Sin embargo, los rusos que más lo disfrutarán serán las personas de negocios bien conectadas que construyeron la infraestructura. El estadio de San Petersburgo por sí solo costó 44 mil millones de rublos (US$ 753 millones), siete veces más que la estimación original. Abrió nueve años más tarde y aún no está completamente terminado, a pesar del uso de trabajadores forzados de Corea del Norte. Putin necesita seguir enriqueciendo a sus amigotes. A cambio, podrá jactarse de nuevos y elegantes edificios, incluso en ciudades pobres como Volgograd y Kalinningrad, dice Sylvain Dufraisse de la Universidad de Nantes. Puede dramatizar sus credenciales de ley y orden al limpiar los estadios de los fanáticos rusos violentos, que desfiguraron la Euro 2016 en Francia. También puede pavonearse de que el espectáculo continuó pese a las sanciones occidentales.
Un público difícil
Pero puede que los rusos no se traguen su historia de construcción de una nación. Las redes sociales están llenas de quejas por los excesivos costos de los estadios, dice Olga Chepurnaya, una académica independiente. Esto es especialmente dañino debido a que la mitad de los rusos ahora se consideran pobres, según una encuesta reciente de la Escuela Superior de Economía de Moscú. Las personas quieren pan, no sólo juegos. Cuando la fiesta acabe, las quejas continuarán.

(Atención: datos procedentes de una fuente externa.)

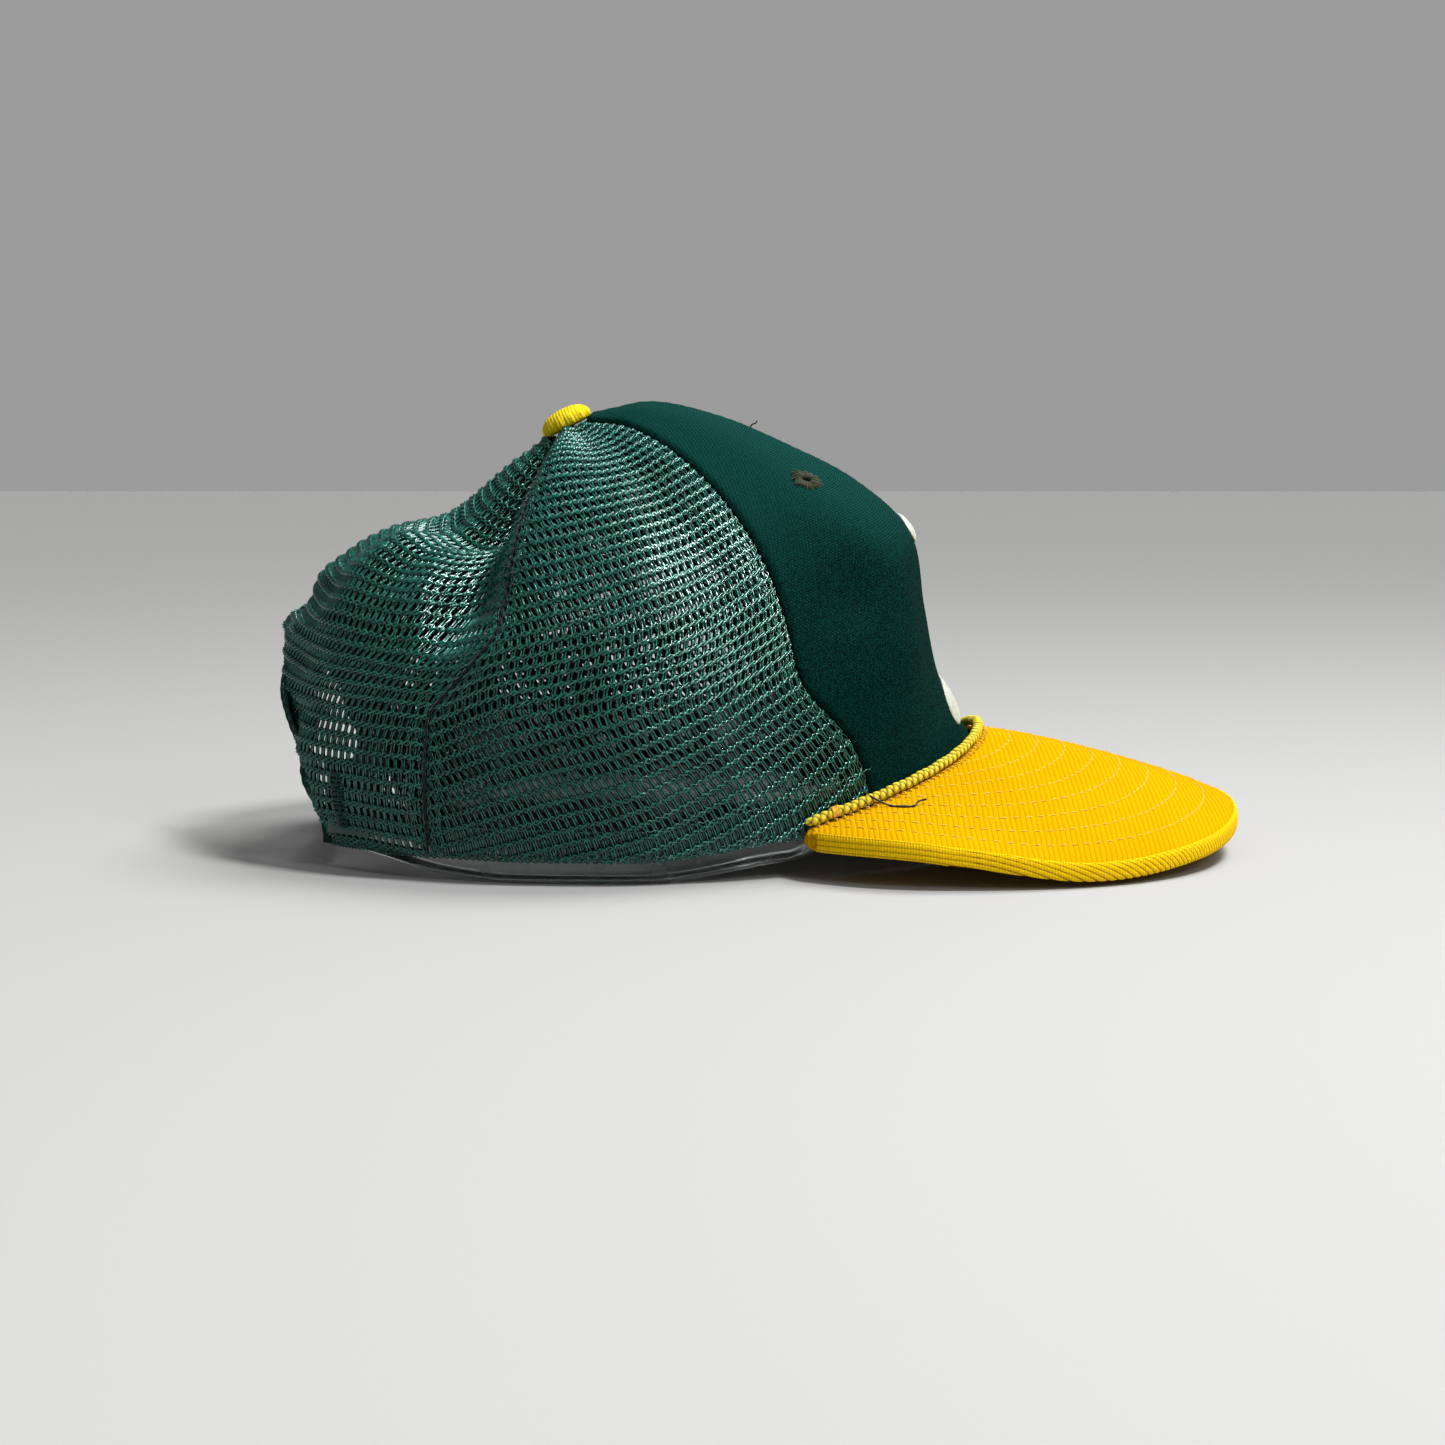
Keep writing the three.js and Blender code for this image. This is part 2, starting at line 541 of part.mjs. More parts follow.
// A thread tack hoops over the rope near each end.
const TACK = { side: 0.9, from: -10, to: 120, thick: 0.6, width: 1.2 };
const tackInner = ROPE_RADIUS + GAP;
for (const [name, side] of SIDES) {
  const hoop = new THREE.Shape();
  hoop.absarc(0, 0, tackInner + TACK.thick, radians(TACK.from), radians(TACK.to), false);
  hoop.absarc(0, 0, tackInner, radians(TACK.to), radians(TACK.from), true);
  const settings = { depth: TACK.width, bevelEnabled: false, curveSegments: 6 };
  const geometry = new THREE.ExtrudeGeometry(hoop, settings);
  const centre = ropeCentre(side * TACK.side);
  const along = ropeCentre(side * (TACK.side + 0.01)).sub(centre).multiplyScalar(side).setZ(0).normalize();
  const outward = new THREE.Vector3(along.y, -along.x, 0);
  const up = new THREE.Vector3(0, 0, 1);
  const basis = new THREE.Matrix4().makeBasis(outward, up, outward.clone().cross(up));
  const mesh = add(`rope_tack_${name}`, geometry, OLIVE_THREAD);
  mesh.quaternion.setFromRotationMatrix(basis);
  mesh.position.copy(centre);
}

// ---- button, eyelets and emblem -----------------------------------------------------------------
const BUTTON_TILT = 27; // it leans back with the gores round it
const buttonAxis = new THREE.Vector3(0, Math.sin(radians(BUTTON_TILT)), Math.cos(radians(BUTTON_TILT)));
const upward = new THREE.Vector3(0, 1, 0);

function turned(profile, segments) {
  return new THREE.LatheGeometry(profile.map(([r, h]) => new THREE.Vector2(r, h)), segments);
}

function standOn(mesh, point, axis) {
  mesh.position.copy(point);
  mesh.quaternion.setFromUnitVectors(upward, axis);
}

const BUTTON_LIFT = 0.9; // underside of the button above the apex
const apex = new THREE.Vector3(0, APEX_Y, APEX_Z);
const buttonProfile = [[0, 0], [6.3, 0], [7, 1], [6.7, 2.8], [5, 4.6], [2.6, 5.4], [0, 5.6]];
const buttonCover = add('button_cover', turned(buttonProfile, 20), YELLOW_CLOTH);
standOn(buttonCover, apex.clone().addScaledVector(buttonAxis, BUTTON_LIFT), buttonAxis);
const rivetTop = BUTTON_LIFT - GAP;
const rivetProfile = [[0, -7], [4, -7], [4, -6.2], [1.5, -6.2], [1.5, rivetTop], [0, rivetTop]];
standOn(add('button_shank', turned(rivetProfile, 12), STEEL), apex, buttonAxis);

const EYELET = { angle: 38, t: 0.57, inner: 1.9, outer: 4, thick: 0.9, clear: 0.5 };
for (const [name, side] of SIDES) {
  const { inner, outer, thick } = EYELET;
  const ring = [[inner, 0], [outer, 0], [outer - 0.5, thick], [inner + 0.3, thick], [inner, 0]];
  const angle = side * EYELET.angle;
  const mesh = add(`eyelet_${name}`, turned(ring, 16), OLIVE_THREAD);
  standOn(mesh, crownInside(angle, EYELET.t, -EYELET.clear), crownNormal(angle, EYELET.t));
}

// Two plain raised bars of satin stitch on the front: the t they span, and their half-angle.
const EMBLEM_BARS = [['upper', 0.355, 0.405, 14], ['lower', 0.04, 0.11, 15]];
const EMBLEM_FROM = 0.5; // clear of the panel
const EMBLEM_TO = 1.3;
for (const [name, low, high, halfAngle] of EMBLEM_BARS) {
  const angles = spread(-halfAngle, halfAngle, 8);
  add(`emblem_${name}_bar`, plate(9, 2, (c, r, face) => (
    crownInside(angles[c], r === 0 ? low : high, face === 0 ? -EMBLEM_TO : -EMBLEM_FROM)
  )), WHITE_THREAD);
}

// ---- snap strap ---------------------------------------------------------------------------------
// Each half is sewn to the wall by a tab, and swings on the line where it leaves the tab.
const STRAP_TAB = { from: 143.5, to: 133, outer: 2.2, inner: 2.2 + STRAP_THICK };
const strapLow = STRAP_MID_Z - STRAP_ROOT_HEIGHT / 2;
const strapHigh = STRAP_MID_Z + STRAP_ROOT_HEIGHT / 2;
const strapKinds = [['peg', -1], ['hole', 1]];
const STRAP_STITCH = { from: 137, to: 139, inset: 2, rows: 3, outer: 0.9, inner: 0.35 };

for (const [kind, side] of strapKinds) {
  const angles = spread(STRAP_TAB.to, STRAP_TAB.from, 3).map((a) => side * a);
  if (side < 0) angles.reverse();
  add(`strap_${kind}_tab`, plate(4, 2, (c, r, face) => (
    wallAt(angles[c], r === 0 ? strapLow : strapHigh, face === 0 ? STRAP_TAB.outer : STRAP_TAB.inner)
  )), GREEN_PLASTIC);
  const stitch = spread(STRAP_STITCH.from, STRAP_STITCH.to, 1).map((a) => side * a);
  if (side < 0) stitch.reverse();
  const { inset, rows, outer, inner } = STRAP_STITCH;
  const stitchHeights = spread(strapLow + inset, strapHigh - inset, rows);
  add(`strap_tack_${side < 0 ? 'right' : 'left'}`, plate(2, rows + 1, (c, r, face) => (
    wallAt(stitch[c], stitchHeights[r], face === 0 ? -outer : -inner)
  )), OLIVE_THREAD);
}

// Outline of a strap half from its hinge line at x = 0, with a round tip.
function strapOutline() {
  const root = STRAP_ROOT_HEIGHT / 2;
  const tip = STRAP_TIP_HEIGHT / 2;
  const shape = new THREE.Shape();
  shape.moveTo(0, -root);
  shape.lineTo(STRAP_TAPER, -tip);
  shape.absarc(STRAP_LENGTH - tip, 0, tip, -Math.PI / 2, Math.PI / 2, false);
  shape.lineTo(STRAP_TAPER, tip);
  shape.lineTo(0, root);
  return shape;
}

// The snaps are centred on the middle of the opening, so holes and pegs meet there.
const snapPlaces = spread(0, SNAP_COUNT - 1, SNAP_COUNT - 1)
  .map((i) => STRAP_HINGE_X + (i - (SNAP_COUNT - 1) / 2) * SNAP_PITCH);
const strapSettings = { depth: STRAP_THICK, bevelEnabled: false, curveSegments: 5 };
const halfGap = GAP / 2;

const holeShape = strapOutline();
for (const place of snapPlaces) {
  holeShape.holes.push(new THREE.Path().absarc(place, 0, SNAP_HOLE_RADIUS, 0, 2 * Math.PI, true));
}
const holeHalf = add('strap_hole_half', new THREE.ExtrudeGeometry(holeShape, strapSettings), GREEN_PLASTIC);
// x runs from the left hinge to the right, z of the outline is up, and the thickness goes outwards
holeHalf.rotation.set(Math.PI / 2, Math.PI, 0);
holeHalf.position.set(STRAP_HINGE_X, STRAP_PLANE_Y + halfGap, STRAP_MID_Z);

const PEG_PROUD = 0.9; // past the half with the holes
const PEG_HEIGHT = STRAP_THICK + GAP + PEG_PROUD; // stands out of the strap's outer face
const PEG_ROOT = 0.4; // and runs this far into it
let pegSolid = toManifold(new THREE.ExtrudeGeometry(strapOutline(), strapSettings));
for (const place of snapPlaces) {
  const peg = new THREE.CylinderGeometry(SNAP_RADIUS, SNAP_RADIUS, PEG_HEIGHT + PEG_ROOT, 10);
  peg.rotateX(Math.PI / 2).translate(place, 0, (PEG_ROOT - PEG_HEIGHT) / 2);
  pegSolid = pegSolid.add(toManifold(peg));
}
const pegHalf = add('strap_peg_half', fromManifold(pegSolid), GREEN_PLASTIC);
pegHalf.rotation.set(Math.PI / 2, 0, 0);
pegHalf.position.set(-STRAP_HINGE_X, STRAP_PLANE_Y - halfGap, STRAP_MID_Z);

export default cap;
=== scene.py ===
"""A slumped trucker mesh cap: stiff green front, net sides and back, ribbed yellow bill.

Lengths are in millimetres until a mesh is made; the frame's own are in metres.  The bill points
to -Y, the wearer's right is -X and z = 0 is the table.
"""
import math

import bpy
import bmesh
import numpy as np
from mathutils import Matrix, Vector


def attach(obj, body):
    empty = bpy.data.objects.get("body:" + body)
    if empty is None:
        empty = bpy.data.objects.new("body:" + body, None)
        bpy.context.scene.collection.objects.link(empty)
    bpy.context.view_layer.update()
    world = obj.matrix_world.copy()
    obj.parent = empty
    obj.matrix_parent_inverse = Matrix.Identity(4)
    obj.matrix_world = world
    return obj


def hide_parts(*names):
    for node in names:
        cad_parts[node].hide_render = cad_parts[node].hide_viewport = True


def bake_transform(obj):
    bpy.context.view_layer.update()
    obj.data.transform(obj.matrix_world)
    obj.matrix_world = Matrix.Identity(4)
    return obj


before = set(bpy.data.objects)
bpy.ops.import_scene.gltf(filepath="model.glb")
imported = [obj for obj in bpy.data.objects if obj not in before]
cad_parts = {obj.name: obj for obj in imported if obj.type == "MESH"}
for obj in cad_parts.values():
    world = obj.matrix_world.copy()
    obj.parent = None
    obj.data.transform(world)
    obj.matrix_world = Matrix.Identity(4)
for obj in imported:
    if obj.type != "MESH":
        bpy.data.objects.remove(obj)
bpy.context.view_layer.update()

MM = 0.001
SHELL = "cap_shell"
rng = np.random.default_rng(7)

# ---- the crown's and the bill's shape, as in the part -------------------------------------------
CENTRE_Y, HALF_LENGTH, HALF_WIDTH, TAPER = 37.0, 95.4, 81.0, 0.06
APEX = np.array([0.0, 52.5, 114.0])
HEM_Z, HEM_BELOW_SEAM, HEM_LEVEL_ANGLE = 5.8, 2.6, 85
FRONT_SEAM_ANGLE, FRONT_SEAM_SPREAD, FRONT_SEAM_LEAN = 47, 13, 2
REAR_SEAM_ANGLE, REAR_SEAM_SWING = 120, 11.5
GORE_TOP = 0.955
BILL_ANGLE = 61.5
BILL_HALF_WIDTH, BILL_WIDEST_Y, BILL_TIP_Y = 88.0, -45.0, -130.0
BILL_ROUNDNESS, BILL_RETURN = 2.3, 0.76
BILL_SEAM_Z, BILL_SEAM_DROP, CREST = 31.0, 18.7, 0.12
BILL_DOME = 1.5
ARCH_ANGLE, ARCH_TOP = 35.0, 0.35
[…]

Y mientras Rusia estuvo en la cima del medallero en los Juegos Olímpicos de Sochi en 2014, su selección de fútbol, la Sbornaya, no tiene esperanzas. Su actual posición en el ranking de la FIFA es el número 65, la más baja de los 32 países del Mundial y la peor en su historia. Si el equipo falla, “los rusos de a pie estarán avergonzados”, dice Marc Bennetts, autor de Football Dynamo. El dopaje gana medallas olímpicas, pero probablemente no ayude mucho en un deporte táctico y basado en habilidades como el fútbol.

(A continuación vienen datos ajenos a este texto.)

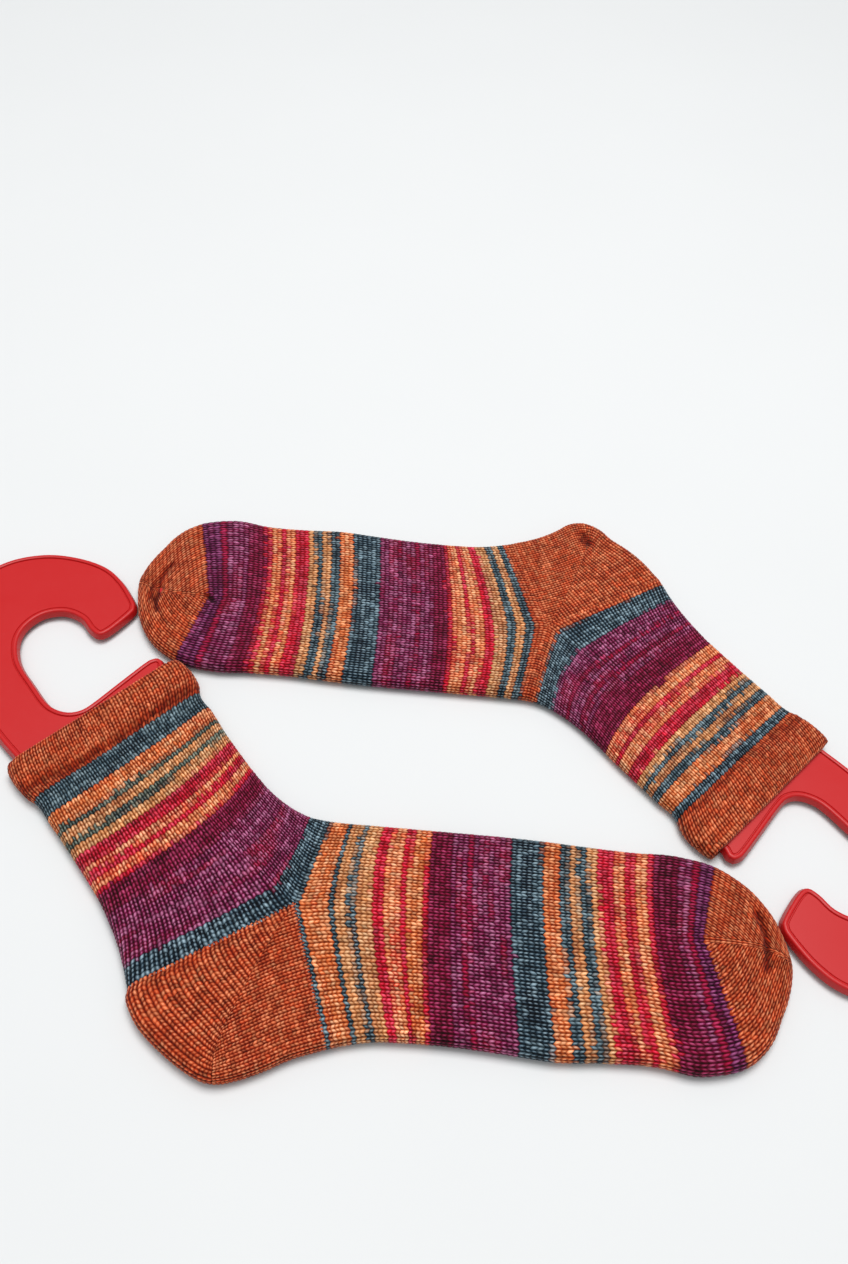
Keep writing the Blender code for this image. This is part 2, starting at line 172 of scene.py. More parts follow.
TOE_COURSES = (
    Course(116.4, -36.9, 108.8, -70.9, 121.4, -117.0),
    Course(123.3, -40.6, 115.5, -70.8, 127.9, -112.1),
    Course(129.6, -45.5, 122.4, -70.9, 132.8, -105.8),
    Course(134.9, -52.1, 129.3, -71.4, 136.3, -98.5),
    Course(139.0, -59.7, 135.5, -73.0, 139.6, -91.3),
    Course(141.2, -67.2, 140.2, -75.2, 141.7, -85.0),
    Course(142.2, -71.5, 142.4, -76.3, 142.5, -81.3),
    Course(142.8, -74.6, 143.2, -76.6, 143.0, -78.8),
)
LEG_FILLS = (0.0, 0.2, 0.6, 0.9, 1.0, 1.0, 0.9, 0.7, 0.55)
FOOT_FILLS = (0.55, 0.55, 0.5, 0.5, 0.5, 0.5, 0.5, 0.5, 0.5, 0.7, 0.9, 0.95)
TOE_FILLS = (0.95, 0.9, 0.75, 0.55, 0.3, 0.1, 0.0, 0.0)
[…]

No es sorpresa que Putin mantenga su distancia de Sbornaya, mientras los medios rusos le bajan el perfil a la Copa del Mundo. No hay una equivalencia con la campaña mediática de “Una nación, un equipo” implementada para Sochi. “Probablemente las autoridades ya han perdido interés”, dice Chepurnaya. “Pero no pueden decir ‘oh, ya no queremos hacerlo’”.